At the end of Disorder, Thompson predicts that it is more likely that there will be a long energy transition than a rapid one. She writes, “Careening between the ideas of a technologically driven salvation and an inescapable Gotterdammerung is a hopeless response.”

In the same way that the disasters of the 20th century led to the Keynesian political and economic consensus, the contemporary world is crying out for a politics of climate realism that transcends doom, denial, or utopia. The pertinent question is whether this is more likely to emerge within democracies or authoritarian states like China?

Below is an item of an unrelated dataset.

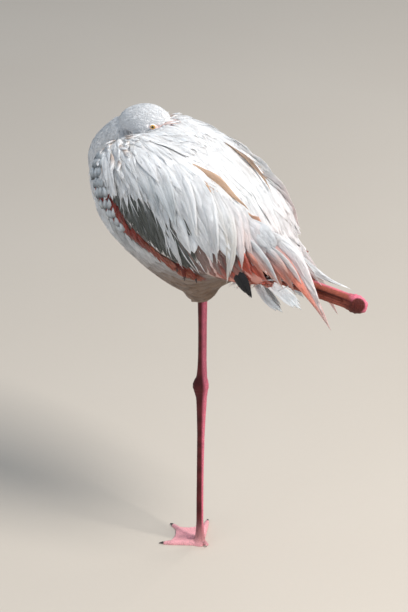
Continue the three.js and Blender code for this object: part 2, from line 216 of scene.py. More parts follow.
def feather_finish(name, roughness=0.72, sheen=0.25, barb_depth=0.00018, glow=0.35):
    """Vanes take their colour from the Tint attribute. Barbs slant from the shaft to the edges."""
    finish = Finish(name, Sheen_Weight=sheen, Sheen_Roughness=0.5, Specular_IOR_Level=0.3)
    finish.shader.inputs["Subsurface Weight"].default_value = glow
    finish.shader.inputs["Subsurface Radius"].default_value = (1.0, 0.82, 0.72)
    finish.shader.inputs["Subsurface Scale"].default_value = 0.006
    place = finish.node("ShaderNodeUVMap", {"uv_map": "Vane"})
    across, along = finish.component(place, 0), finish.component(place, 1)
    off_shaft = abs(across - 0.5)
    barbs = ((along * BARB_COUNT - off_shaft * BARB_SLANT) * math.tau).sine()
    clumps = finish.noise(55, 4, roughness=0.6)
    shaft = finish.span(off_shaft, 0.015, 0.05, 1.0, 0.0)
    mottle = finish.span(clumps, 0.3, 0.75, 0.90, 1.04)
    # Each vane darkens towards its root. This is partly its greyer downy base and partly painted shade where
    # the vanes above overlap it.
    root = finish.span(along, 0.0, 0.45, 0.84, 1.0)
    shade = mottle * root * (1 - shaft * 0.06) * (0.985 + barbs * 0.015)
    grey = finish.node("ShaderNodeCombineColor", inputs={0: shade, 1: shade, 2: shade})
    colour = finish.blend(1.0, finish.attribute("Tint"), grey, "MULTIPLY")
    height = barbs * 0.35 + shaft * 1.2 + clumps * 0.8
    finish.to_shader(
        Base_Color=colour,
        Roughness=finish.span(clumps, 0.3, 0.7, roughness - 0.08, roughness + 0.12),
        Normal=finish.bump(height, barb_depth, 0.6))
    return finish.material


def leg_finish(name):
    """Scaly skin: its colour comes from the Tint attribute, with fine plates and dark seams."""
    finish = Finish(name, Specular_IOR_Level=0.22)
    place = finish.object_place()
    stretched = finish.node("ShaderNodeMapping", inputs={"Vector": place, "Scale": (1, 1, 0.62)})
    cells = finish.node(
        "ShaderNodeTexVoronoi", {"feature": "DISTANCE_TO_EDGE"},
        {"Vector": stretched, "Scale": 330, "Randomness": 0.8}, output="Distance")
    pores = finish.noise(900, 3)
    blotches = finish.noise(60, 4)
    seam = finish.span(cells, 0.0, 0.13, 0.0, 1.0)
    shade = finish.span(seam, 0, 1, 0.72, 1.0) * finish.span(blotches, 0.3, 0.7, 0.86, 1.12)
    grey = finish.node("ShaderNodeCombineColor", inputs={0: shade, 1: shade, 2: shade})
    colour = finish.blend(1.0, finish.attribute("Tint"), grey, "MULTIPLY")
    scaly = finish.attribute("Scaly", "Fac")
    finish.to_shader(
        Base_Color=finish.blend(scaly, finish.attribute("Tint"), colour),
        Roughness=finish.span(pores, 0.3, 0.7, 0.42, 0.6),
        Normal=finish.bump(seam * scaly + pores * 0.25, 0.0005, 0.7))
    return finish.material


# ---- skin ----
PLUMED = [
    "head", "neck_lower", "neck_middle", "neck_upper", "trunk", "wing_left", "wing_right", "thigh_right"]
BARE = [
    "shank_right", "ankle_right", "tarsus_right", "foot_right",
    "shank_left", "tarsus_left", "ankle_left", "foot_left"]
COAT_DEPTH = {"head": 1.2, "neck": 4.0, "trunk": 9.0, "wing": 9.0, "thigh": 5.0}
BODY_VOXEL = 3.4
LEG_VOXEL = 1.25
CURVE_STEPS = 12  # between two points of a smooth curve


def read(items, name, width, kind=np.float64):
    values = np.zeros(len(items) * width, np.int32 if kind is int else np.float32)
    items.foreach_get(name, values)
    return values.reshape(-1, width).astype(kind) if width > 1 else values


def welded(name, swell=0.0):
    """A copy of a frame node with its loose triangles welded, swollen by some millimetres."""
    piece = bmesh.new()
    piece.from_mesh(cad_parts[name].data)
    bmesh.ops.remove_doubles(piece, verts=piece.verts, dist=0.02 * MILLIMETRE)
    piece.normal_update()
    for vert in piece.verts:
        vert.co += vert.normal * swell * MILLIMETRE
    return piece


def scaled(piece):
    """A welded copy turned from metres to millimetres."""
    bmesh.ops.scale(piece, verts=piece.verts, vec=(1 / MILLIMETRE,) * 3)
    return piece


def merged(names, swell):
    whole = bmesh.new()
    for name in names:
        part = bpy.data.meshes.new("part")
        piece = welded(name, swell)
        piece.to_mesh(part)
        piece.free()
        whole.from_mesh(part)
        bpy.data.meshes.remove(part)
    mesh = bpy.data.meshes.new("merged")
    whole.to_mesh(mesh)
    whole.free()
    return mesh


def with_modifiers(mesh, *modifiers):
    """The mesh after some modifiers, each given as its kind and settings."""
    worker = bpy.data.objects.new("worker", mesh)
    bpy.context.scene.collection.objects.link(worker)
    for kind, settings in modifiers:
        modifier = worker.modifiers.new(kind, kind)
        for name, value in settings.items():
            setattr(modifier, name, value)
    graph = bpy.context.evaluated_depsgraph_get()
    made = bpy.data.meshes.new_from_object(worker.evaluated_get(graph))
    bpy.data.objects.remove(worker)
    return made


def remeshed(mesh, voxel):
    settings = {"mode": "VOXEL", "voxel_size": voxel * MILLIMETRE, "adaptivity": 0}
    return with_modifiers(mesh, ("REMESH", settings))


def averaged(values, edges, rounds, share=0.5):
    """Values at the vertices, eased towards their neighbours' mean."""
    size = len(values)
    values = values.astype(float).reshape(size, -1)
    first, second = edges.T
    count = np.bincount(edges.ravel(), minlength=size)[:, None]
    for _ in range(rounds):
        total = np.stack([
            np.bincount(first, column[second], size) + np.bincount(second, column[first], size)
            for column in values.T], 1)
        values += share * (total / count - values)
    return values.squeeze()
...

For the time being, what Thompson describes as China’s greater faith in modernity in China, means that the Chinese Communist Party is more serious in both words and deeds about grappling with the dilemmas that the energy transition poses. As she puts it, if energy is the dark underbelly of modernity, then the country where modernity is taken most seriously as a project of national transformation is where there is the most serious thinking about energy. To adapt Adam Tooze’s concept, China thinks about this as a ‘polycrisis’ of energy and is developing a coherent system-level response.

Democracies, on the other hand, will always be better than authoritarian states at dealing with the profound distributional conflicts that will be caused by the energy transition.

The path ahead is long and narrow. As Thompson concludes, how democracies can be sustained as they are destabilised by the conflicts over climate change and energy consumption, will become the central political question of the coming decade.